In his book, The Power Of Myth, Campbell talks about how he started to understand this concept of bliss. He explains that in Sanskrit there are three words that help describe deep spiritual awareness (jumping into the “ocean of transcendence”). One means being, another means consciousness, and the third can be translated as bliss, or rapture.
“I don’t know whether my consciousness is proper consciousness or not; I don’t know whether what I know of my being is my proper being or not; but I do know where my rapture is. So let me hang on to rapture, and that will bring me both my consciousness and my being.”
So, we can’t be sure if our thinking is clear (consciousness), or our identity is well defined (being), but we can at least feel when something captivates us so much we feel bliss or some sense of rapture (joy, or enchantment).

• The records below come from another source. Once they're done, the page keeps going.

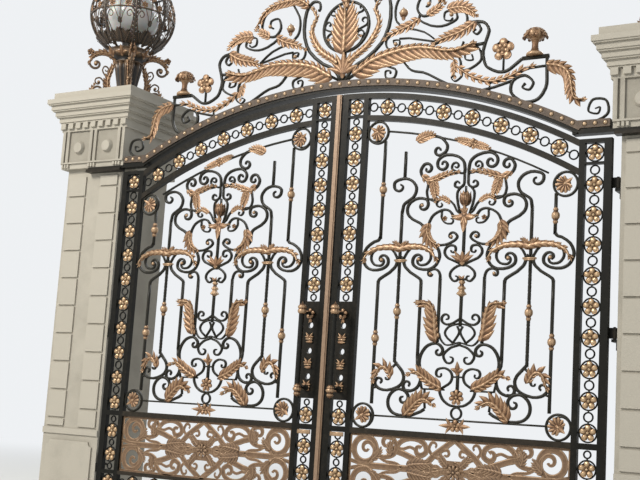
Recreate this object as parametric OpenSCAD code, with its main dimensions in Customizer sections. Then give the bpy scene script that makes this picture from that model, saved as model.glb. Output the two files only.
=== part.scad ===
// Wrought iron driveway gate: two leaves under a fixed arch, between masonry piers.
// Front is towards -Y, up is +Z. The origin is the middle of the left pier's underside.

/* [Gateway] */
// Clear width between the two piers
opening_w = 3690; // [3500:10:3900]
// Gap between a leaf and its pier
hinge_gap = 45; // [42:1:60]
// Gap between the meeting edges of the two leaves
meeting_gap = 8; // [6:1:12]
// Gap between the ground and the leaves
ground_gap = 50; // [30:1:80]
// Gap between the top of the leaves and the overthrow
head_gap = 22; // [14:1:40]

/* [Leaf frame] */
// Depth of the leaf frame, front to back
leaf_t = 36; // [30:1:44]
// Width of the ordinary frame bars
bar_w = 35; // [28:1:40]
// Width of the outer bar of the hinge stile
hinge_bar_w = 44; // [36:1:50]
// Width of the meeting bar beside the gap
meeting_bar_w = 42; // [36:1:50]
// Clear width of the bands that hold the rings
band_w = 112; // [100:1:120]
// Thickness of the thin cross bars in the stiles
cross_bar = 12; // [8:1:16]
// Height of the top of the middle rail
mid_rail_z = 640; // [620:1:680]
// Height of the middle rail itself
mid_rail_h = 34; // [28:1:44]
// Height of the bottom rail
bottom_rail_h = 43; // [34:1:50]
// Height of the rail under the strapwork panel
sill_rail_h = 25; // [18:1:32]

/* [Arch] */
// Radius of the line of rings in the arched rail
arch_r = 3250; // [3150:10:3400]
// Height of that line at the middle of the gate
crown_z = 2678; // [2600:2:2720]

/* [Rings and rosettes] */
// Bar thickness of the rings
ring_t = 9; // [7:0.5:12]
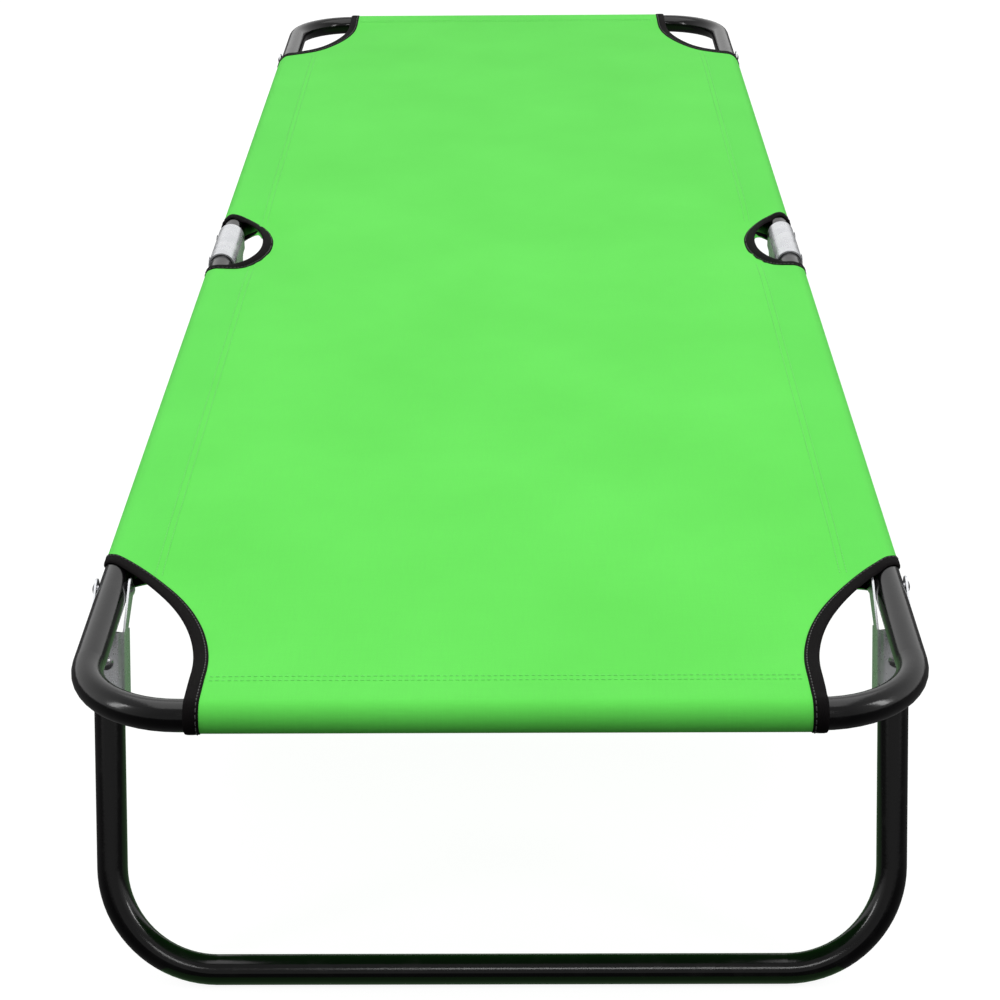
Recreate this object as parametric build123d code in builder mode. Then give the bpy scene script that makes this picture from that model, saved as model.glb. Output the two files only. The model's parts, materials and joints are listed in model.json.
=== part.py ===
from build123d import *
import os
from math import asin, atan2, cos, degrees, hypot, sin

# Folding cot, millimetres.  +Y runs from the foot end to the head end, +Z is up, and the
# origin is on the floor under the middle.  Each half is a U-shaped tube that swings down
# about its own pivot in a pair of hinge channels; the end legs fold in flat under their half.

# Driving dimensions: frame
overall_length = 1900.0
overall_width = 582.0
tube_radius = 11.0
tube_wall = 1.2
rail_z = 259.0
frame_bend = 70.0
rail_x = overall_width / 2 - tube_radius
end_y = overall_length / 2 - tube_radius

# Driving dimensions: legs.  Distances inboard are measured from the end-tube axis.
leg_bend = 75.0
bar_inboard = 66.0
leg_inboard = 156.0
leg_pivot_inboard = 184.0
leg_top = 19.0
centre_leg_top_z = rail_z - 2.0

# Driving dimensions: middle hinge
hinge_pivot_y = 34.0
channel_half_length = 46.0
channel_gap = 11.5
channel_depth = 13.0
gusset_depth = 46.0
gusset_top_y = 27.0
gusset_foot_y = 15.0
centre_rivet_drop = 24.0
rail_mouth_radius = 5.5
plug_start = 5.0

# Driving dimensions: leg brackets
sheet = 1.5
bracket_gap = 11.4
bracket_web_clearance = 0.2
bracket_web_top = 16.8
bracket_end = 66.0
bracket_back = 15.4
bracket_bend = 6.0
ear_radius = 8.0
ear_back = 7.5
fixing_drop = 38.0

# Driving dimensions: rivets
rivet_radius = 3.0
rivet_clearance = 0.1
rivet_head_radius = 5.5
rivet_head_height = 1.6
hinge_head_height = 1.0
pivot_head_height = 2.6
fixing_radius = 2.4
fixing_reach = 4.6

# Driving dimensions: canvas and its bound cut-outs
canvas_thickness = 0.8
canvas_clearance = 0.3
side_seam_x = 250.0
end_seam_inboard = 32.0
split_gap = 0.5
cutout_x = 200.0
cutout_straight = 38.0
cutout_radius = 229.0
cutout_sweep = 60.0
mid_cutout_x = 290.0
mid_cutout_depth = 54.0
mid_cutout_half = 85.0
binding_width = 10.5
binding_thickness = 1.3
binding_wrap_inboard = 200.0

# Worked out from the above
bar_y = end_y - bar_inboard
leg_head_y = end_y - leg_inboard
leg_pivot_y = end_y - leg_pivot_inboard
splay = atan2(bar_y - leg_head_y, rail_z - tube_radius)
leg_length = hypot(bar_y - leg_head_y, rail_z - tube_radius)
bracket_web = tube_radius + bracket_web_clearance + sheet
sleeve_inner = tube_radius + canvas_clearance
sleeve_outer = sleeve_inner + canvas_thickness
deck_z = rail_z + sleeve_inner
binding_z = rail_z + tube_radius + 0.05
sides = (1, -1)


def tube_section():
    """Ring section of the steel tube."""
    Circle(tube_radius)
    Circle(tube_radius - tube_wall, mode=Mode.SUBTRACT)


def across(x, y, z):
    """Plane through a point whose second axis runs along +X, for turned parts that lie across."""
    return Plane(origin=(x, y, z), x_dir=(0, 0, 1), z_dir=(0, 1, 0))


def side_on(x):
    """Plane seen from the side: first axis +Y, second axis +Z."""
    return Plane(origin=(x, 0, 0), x_dir=(0, 1, 0), z_dir=(1, 0, 0))


def leg_point(drop, forward=0.0):
    """Point of the foot-end leg: drop along its axis from rail height, forward off the axis."""
    return (
        -leg_head_y - drop * sin(splay) - forward * cos(splay),
        rail_z - drop * cos(splay) + forward * sin(splay),
    )


def leg_section(x, drop):
    """Plane square to the foot-end leg: second axis points away from the pivot."""
    y, z = leg_point(drop)
    return Plane(origin=(x, y, z), x_dir=(1, 0, 0), z_dir=(0, -sin(splay), -cos(splay)))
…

It’s tempting to think of this as meaning just “do what makes you happy” but it’s closer to Mihaly Csikszentmihalyi’s concept of Flow. There are experiences in life when we do something that feels simultaneously challenging and effortless; it feels intrinsically meaningful and we get so caught up in doing it that we lose track of time and never have to worry about whether rewards or recognition will come to us when we finish. Experiences of flow are how we recognise that we’re well suited to our work or living a fulfilling life.
So, following your bliss is not unlike following your flow. Nietzsche called it the wheel rolling out of its own centre, but maybe it’s the river that flows out of our experience.
For Campbell, this bliss is like an intuition that helps you find your way to a path in life that is already waiting for you. You don’t build the path. You find it. The experience of bliss answers the question, “Is this what I should be doing with my life?”
And of course you only find your bliss after you slay the dragon.
Conclusion
As we started our descent the passenger next to me smiled in my direction. She motioned to the window and I turned to look at the towering lights of Sydney shining against the early evening sky. I smiled back and said, “It’s a beautiful city.”
I meant it. Seen this way, Sydney has to be one of the most enchanting cities in the world. Having grown up there, the place also evokes a mixed set of emotions in me, and memories of paths I walked that weren’t meant for me. That view was a delightful if fleeting moment; in a few hours I’d be stepping onto another plane to follow my bliss back to Tokyo.